Prices are a lot higher in very touristic areas such as Aguas Calientes, close to Machu Picchu.
Average price restaurant / each (drink included): 75.7 soles (±21€)
Average price basic restaurant / each (drink included): 25 soles (±6.9€)
Average price fancy restaurant / each (drink included): 118 soles (32€)
We took night buses to travel long distances between cities. From Lima to Arequipa we chose a company called Oltursa, which we booked online. We travelled first-class with seats reclining down to 180° and they provided us with dinner and breakfast. In front of the seats there was a screen with a film selection. A ticket cost 158 soles (43.8€) and the trip lasted 17 hours.
For the trip from Arequipa to Cuzco we chose a company called Cruz del Sur which we found to be less comfortable than the first one. Dinner consisted in only a small sandwich and the seats were less comfortable, but overall the trip was good. We paid 142.5 soles (39.5€) for a 10-hour trip.
To go from Cuzco to Lima we took a plane with a company called Avianca. We had read some very bad reviews on other plane companies offering a cheaper price for the same trip, but we didn’t experience any problems with Avianca. We have noticed that the flight prices on the website in English were higher than those on the Spanish website; we don’t know if it was a coincidence, but it’s worth taking at look at it. We paid 54€ each for a 1:30-hour flight.
We always took the taxi for long distances within the cities. An average trip from the bus station to the city centre costs around 8-10 soles and taxi drivers usually do not increase prices too much for tourists and are very friendly. Be careful when taking a taxi: take only official taxis with the licence plate number painted on the doors and sides. To avoid any problems, book a taxi with your hotel to travel to and from Lima airport.
In Peru, like in many South American countries, it is best to avoid certain areas: check on your guide or ask local people. Avoid the area around Lima airport. Be careful with taxis; as we mentioned in the previous paragraph, only take official taxis with the license plate numbers painted on the side doors. Do not show off bags or cameras when you’re walking around at night.
Peruvian people were lovely and very friendly, ready to help us whenever we needed. The only problem we had was with a laundry shop which lost some of our clothes: we had to fight a little bit to make them reimburse us for the laundry and some of the lost clothes.

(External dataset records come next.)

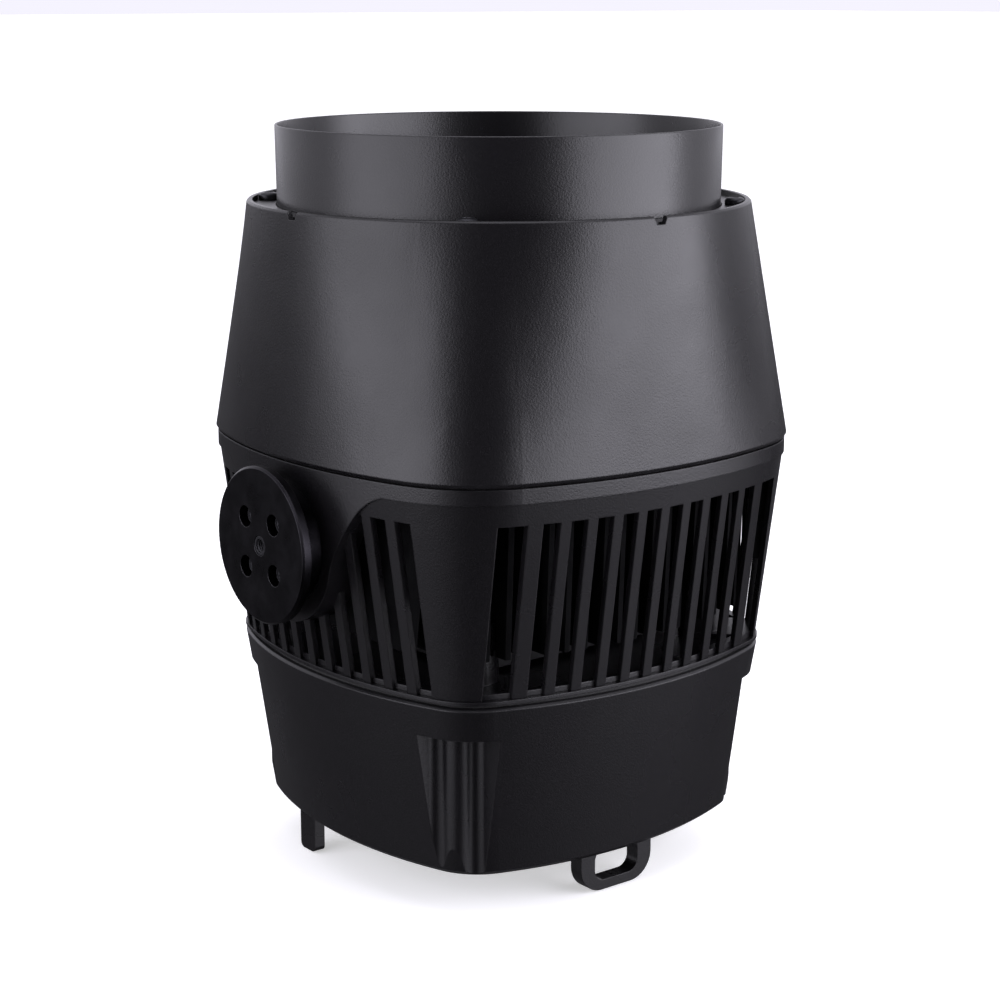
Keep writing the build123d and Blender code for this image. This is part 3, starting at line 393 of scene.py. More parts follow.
def circuit_board():
    """Glass-fibre laminate under green solder mask, with copper tracks showing paler through it."""
    material, tree, shader = start("solder_masked_laminate", IOR=1.5)
    place = add(tree, "ShaderNodeTexCoord")
    tracks = add(tree, "ShaderNodeTexBrick", {"Scale": 1.0 / (9 * MM), "Mortar Size": 0.06, "offset": 0.37},
                 {"Vector": place.outputs["Object"]})
    tracks.inputs["Color1"].default_value = linear("0f4a2c")
    tracks.inputs["Color2"].default_value = linear("13552f")
    tracks.inputs["Mortar"].default_value = linear("2f7a4c")
    weave = noise(tree, 0.6 * MM, 2.0)
    dress(tree, shader, tracks.outputs["Color"], uneven(tree, weave, 0.28, 0.4),
          bump(tree, weave.outputs[0], 0.02 * MM))
    return material


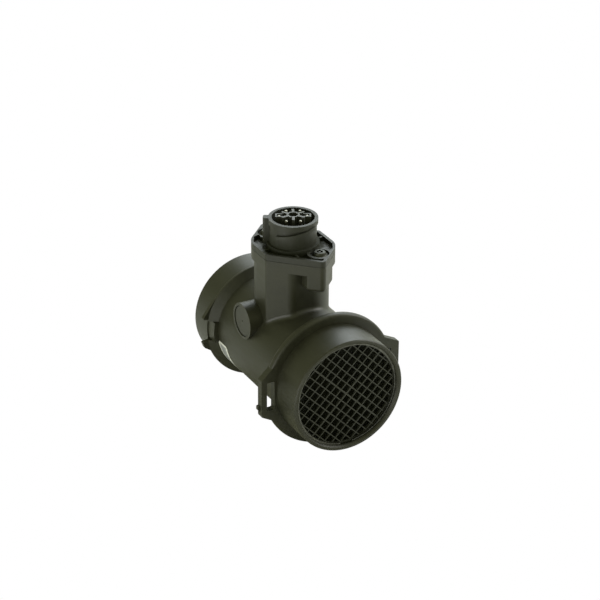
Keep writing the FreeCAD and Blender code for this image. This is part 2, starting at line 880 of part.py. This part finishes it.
def side_plug():
    """Round plug with a seal groove and a centre dimple, sunk in the side boss."""
    face = boss_face - plug_sink
    bottom = boss_face - plug_depth
    middle = (face + bottom) / 2
    half = plug_seal_section / 2
    root = plug_radius - plug_seal_section + clearance
    solid = turned([
        (0, bottom, 0),
        (plug_radius, bottom, 0),
        (plug_radius, middle - half, 0),
        (root, middle - half, 0),
        (root, middle + half, 0),
        (plug_radius, middle + half, 0),
        (plug_radius, face, 0.5),
        (0.8, face, 0.1),
        (0, face - 0.6, 0),
    ], "y")
    solid.rotate(Vector(0, 0, 0), Vector(0, 0, 1), 90)
    solid.translate(Vector(0, boss_y, boss_z))
    return solid


def side_plug_seal():
    """Rubber ring in the groove of the side plug."""
    middle = boss_face - (plug_sink + plug_depth) / 2
    half = plug_seal_section / 2 - seal_clearance
    inner = plug_radius - plug_seal_section + clearance + seal_clearance
    outer = plug_radius + clearance - seal_clearance
    solid = turned([
        (inner, middle - half, 0.2),
        (outer, middle - half, 0.4),
        (outer, middle + half, 0.4),
        (inner, middle + half, 0.2),
    ], "y")
    solid.rotate(Vector(0, 0, 0), Vector(0, 0, 1), 90)
    solid.translate(Vector(0, boss_y, boss_z))
    return solid


nodes = {
    "housing": housing(),
    "inlet_grille": inlet_grille(),
    "grille_snap_ring": grille_snap_ring(),
    "cover": cover(),
    "cover_gasket": cover_gasket(),
    "cover_screw_front": cover_screw("front"),
    "cover_screw_rear": cover_screw("rear"),
    "pin_carrier": pin_carrier(),
    "sensor_carrier": sensor_carrier(),
    "carrier_seal": carrier_seal(),
    "carrier_screw_left": carrier_screw(-1),
    "carrier_screw_right": carrier_screw(1),
    "hot_film_element": hot_film_element(),
    "flat_lead": flat_lead(),
    "air_temperature_sensor": air_temperature_sensor(),
    "circuit_board": circuit_board(),
    "signal_chip": signal_chip(),
    "filter_capacitor": filter_capacitor(),
    "side_plug": side_plug(),
    "side_plug_seal": side_plug_seal(),
}
for number in range(pin_count):
    nodes["contact_pin_%d" % (number + 1)] = contact_pin(number)

os.makedirs("parts", exist_ok=True)
for name, shape in nodes.items():
    place(shape)
    shape.exportStep("parts/" + name + ".step")
    print(name, shape.isValid(), len(shape.Solids), round(shape.Volume, 1))
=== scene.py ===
import bpy
import math
from mathutils import Matrix, Vector


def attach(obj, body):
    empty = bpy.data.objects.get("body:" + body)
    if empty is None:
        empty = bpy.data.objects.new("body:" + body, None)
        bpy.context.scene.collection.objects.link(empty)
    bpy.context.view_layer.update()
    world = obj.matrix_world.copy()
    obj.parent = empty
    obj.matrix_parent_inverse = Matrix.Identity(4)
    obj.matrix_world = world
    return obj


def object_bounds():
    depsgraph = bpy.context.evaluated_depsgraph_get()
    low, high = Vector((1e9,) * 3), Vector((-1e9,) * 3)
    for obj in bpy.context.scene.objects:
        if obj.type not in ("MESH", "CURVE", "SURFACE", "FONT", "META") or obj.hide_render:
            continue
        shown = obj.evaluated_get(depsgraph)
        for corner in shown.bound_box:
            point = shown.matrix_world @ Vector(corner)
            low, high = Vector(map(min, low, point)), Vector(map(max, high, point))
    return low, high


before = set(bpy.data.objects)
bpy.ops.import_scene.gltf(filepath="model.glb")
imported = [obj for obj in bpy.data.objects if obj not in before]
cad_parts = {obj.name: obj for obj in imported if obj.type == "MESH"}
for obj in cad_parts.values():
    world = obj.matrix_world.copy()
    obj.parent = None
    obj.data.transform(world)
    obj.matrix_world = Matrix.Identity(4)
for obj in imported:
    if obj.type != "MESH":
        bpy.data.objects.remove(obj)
cad_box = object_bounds()
MM = 0.001


# Housing: the air tube with its collars, the clip flange, the side boss and the tower, moulded in
# one piece from glass-filled nylon. It is black with a warm cast and a dull mould grain. The wall
# of the air bore has less gloss and is painted one even greenish tone, as painted shade inside the
# tube.

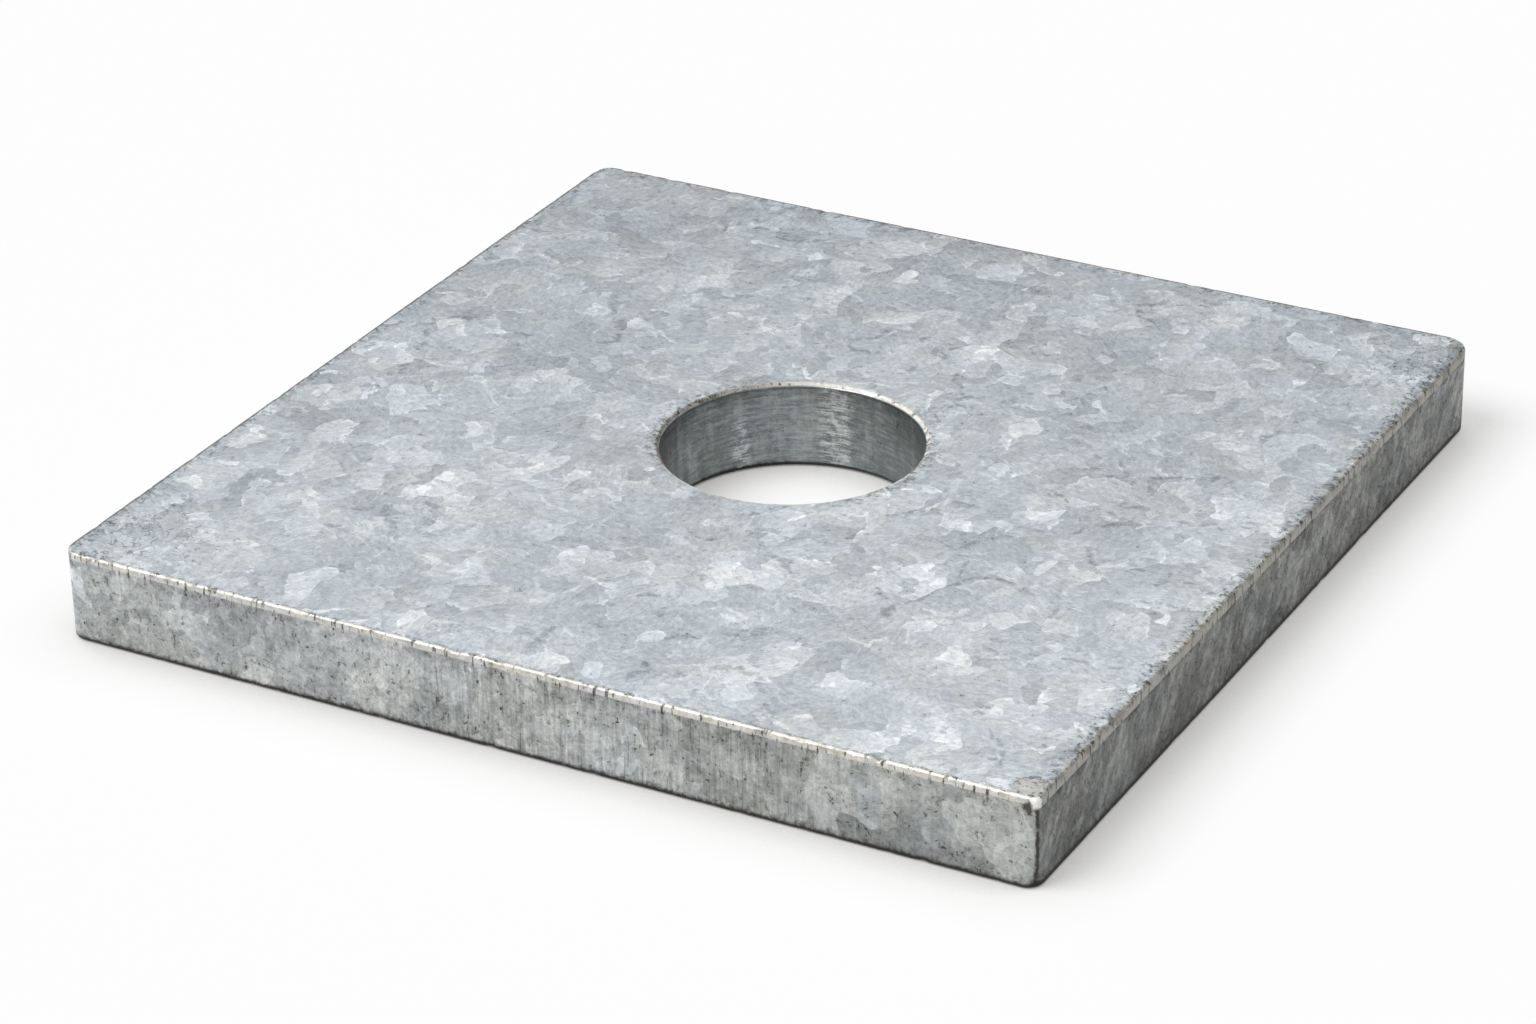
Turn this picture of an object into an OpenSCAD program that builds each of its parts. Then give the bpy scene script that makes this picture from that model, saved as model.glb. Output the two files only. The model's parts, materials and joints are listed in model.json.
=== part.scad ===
// Formwork bearing plate: a square steel plate with one round hole for a tie rod.
// The blank is cut from flat bar, its edges are broken and its hole is deburred on
// both faces, and the finished plate is hot-dip galvanised.
// X runs along the front side, Y towards the back and Z up from the underside.
// The origin is on the axis of the hole, at the underside.

/* [Plate] */
// Length of the plate along X
plate_length = 110; // [80:1:300]
// Width of the plate along Y
plate_width = 110; // [80:1:300]
// Thickness of the plate
plate_thickness = 10; // [4:0.5:40]

/* [Hole] */
// Diameter of the hole that the tie rod passes through
hole_diameter = 28; // [12:0.5:60]
// Width of the deburring chamfer round both mouths of the hole
hole_chamfer = 0.4; // [0.1:0.1:1.5]

/* [Edges] */
// Radius that breaks each edge of the top face and of the underside
edge_radius = 0.4; // [0.1:0.1:1.5]

/* [Corners] */
// Radius of the upright edge at the front left
front_left_radius = 2.2; // [0.5:0.1:20]
// Radius of the upright edge at the front right, the sharpest of the four
front_right_radius = 0.5; // [0.5:0.1:20]
// Radius of the upright edge at the back right, the most rounded of the four
back_right_radius = 3; // [0.5:0.1:20]
// Radius of the upright edge at the back left
back_left_radius = 2; // [0.5:0.1:20]

/* [Hidden] */
$fn = 96;

// An upright edge is never sharper than the broken edges that run into it
function corner_radius(wanted) = max(wanted, edge_radius);
fl_radius = corner_radius(front_left_radius);
fr_radius = corner_radius(front_right_radius);
br_radius = corner_radius(back_right_radius);
bl_radius = corner_radius(back_left_radius);

// The side bars reach as far in as the largest corner does
rim_depth = max(fl_radius, fr_radius, br_radius, bl_radius);
half_length = plate_length / 2;
half_width = plate_width / 2;

// How far the hole's cutter stands proud of each face
overshoot = 1;

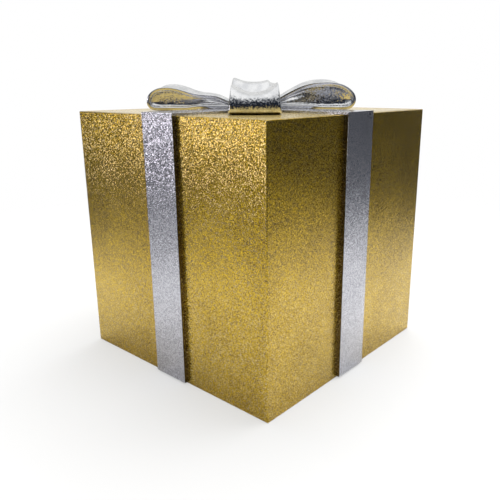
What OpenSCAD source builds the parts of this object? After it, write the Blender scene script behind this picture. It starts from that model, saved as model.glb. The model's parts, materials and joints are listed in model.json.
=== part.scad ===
// Square gift box with a drop-in lid, four wall bands and a rigid four-loop bow.
// The origin is the middle of the base. +X is the right wall, -Y the front wall.

/* [Box] */
// Width of the box over its left and right walls
box_w = 150; // [140:1:240]
// Depth of the box over its front and back walls
box_d = 150; // [140:1:240]
// Height of the walls from the ground to the rim
box_h = 150; // [80:1:240]
// Thickness of the four wall boards
wall_t = 4; // [3:0.5:6]
// Thickness of the floor panel between the walls
floor_t = 4; // [3:0.5:8]
// Side of the square posts glued into the corners
post_side = 10; // [6:0.5:14]
// How far the lid ledges reach in from the walls
ledge_w = 8; // [5:0.5:12]
// Height of the lid ledges
ledge_h = 8; // [5:0.5:14]

/* [Lid] */
// Thickness of the lid panel
lid_t = 4; // [3:0.5:8]
// Clearance between the lid panel and each wall
lid_gap = 0.4; // [0.3:0.1:1]

/* [Bands] */
// Width of every band, like a 25 mm ribbon
band_w = 24.6; // [20:0.2:30]
// Thickness of the bands on the walls
band_t = 2.7; // [1.5:0.1:5]
// Thickness of the bands on the lid
lid_band_t = 1.4; // [1:0.1:3]
// Offset of the bands from the middle, towards the front right corner
band_shift = 2.5; // [0:0.5:10]
// Height of the wall bands' lower ends above the ground
band_lift = 1.3; // [0.5:0.1:6]

/* [Bow knot] */
// Turn of the bow from the diagonals, in degrees
bow_turn = 2.9; // [0:0.1:6]
// Width of the knot, across the bow from left to right
knot_w = 27; // [24:0.5:32]
// Depth of the knot from front to back
knot_d = 24; // [20:0.5:30]
// Height of the knot's raised left edge above the lid
knot_left_h = 19.6; // [18:0.1:26]
// Height of the saddle in the middle of the knot
knot_mid_h = 17.1; // [15:0.1:18]
// Height of the knot's raised right edge
knot_right_h = 17.9; // [17:0.1:24]
// Height of the lower fold beside the right edge
fold_h = 15; // [13:0.1:16]
// Width of that lower fold
fold_w = 5.5; // [4:0.1:7]
// Radius of the knot's upper front and back edges
knot_edge_r = 6; // [3:0.5:8]

/* [Bow loops] */
// Width of a loop at its end
ribbon_w = 28; // [24:0.5:34]
// Width of a loop where it leaves the knot
root_w = 13; // [10:0.5:18]
// Thickness of the rim round each loop's side recess
rim_t = 2.8; // [2:0.1:3.2]
// Thickness of the web between the two side recesses
web_t = 14; // [10:0.5:18]
// How far each side of a loop leans in at its top
side_lean = 1.6; // [0.5:0.1:3]
// Distance from the knot's middle to where the recesses start
recess_from = 21; // [20:0.5:26]
// Distance from the knot's middle to each loop's waist
waist_at = 28; // [27:0.5:31]
// Gap between the lid and the loops' drooping ends
droop_gap = 0.4; // [0.3:0.1:0.8]
// Depth of the rounded lower edge at a loop's end
heel_len = 4.5; // [4:0.1:6]
// Radius of a loop's corners, seen from above
tip_r = 4; // [2:0.5:6]
// Length of the left loop from the knot's middle
left_len = 63.3; // [58:0.1:66]
// Height of the left loop beside the knot, above the lid
left_root_h = 5.6; // [5.4:0.1:8]
// Height of the left loop at its waist
left_waist_h = 10.6; // [9.5:0.1:12]
// Height of the left loop's top
left_peak_h = 16; // [14.5:0.1:20]
// Distance from the left loop's top to its end
left_nose_len = 13.4; // [11:0.1:16]
// Height of the left loop's foremost line
left_nose_h = 6.2; // [5.5:0.1:8]
// Depth of the hollow along the left loop's top
left_hollow = 3; // [2:0.1:4]
// Length of the right loop from the knot's middle
right_len = 59.5; // [56:0.1:66]
// Height of the right loop beside the knot
right_root_h = 7.8; // [6:0.1:9]
// Height of the right loop at its waist
right_waist_h = 15; // [12:0.1:16]
// Height of the right loop's top
right_peak_h = 18.4; // [17:0.1:22]
// Distance from the right loop's top to its end
right_nose_len = 17; // [13:0.1:20]
// Height of the right loop's foremost line
right_nose_h = 8; // [6:0.1:9]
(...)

USEFUL ADVICES FOR CASH WITHDRAWAL AND EXCHANGE
Many banks apply very high commissions for cash withdrawal. According to our guide, Banco de la Nación was the only bank which did not apply commissions, but many foreign cards (like ours) did not work there. We had read that BCP bank allowed one free-of-charge cash withdrawal, but in the end we managed to withdraw there every time without any commission, taking out a maximum of 700 soles (195€) each time. We exchanged money in Lima in an agency in the Miraflores neighbourhood in José Larco boulevard, where they had a good exchange rate without commission.
TIPS FOR SOUVENIRS
Plunge in the markets of Arequipa and Cuzco to buy a typical Peruvian sweater; they will tell you that they’re made of alpaca mother wool, but it might be a mix of alpaca wool and synthetic fibres. You can distinguish them by touching the fabric: alpaca wool sweaters should feel cold to the touch. If you’re brave enough, buy a scarf made of baby alpaca wool in a market or in a shop, although you might end up paying a lot for it in a shop. Somebody told us that the city of Chincheros is the ideal place to buy alpaca wool clothes, but it was already too late for us. Lastly, Peru also makes the most refined fabric in the world: vicuna wool - a very small wild camelide - whose price is obviously very very high.
Here are our useful tips for an incredible two-week trip to Peru. We wish you an amazing trip!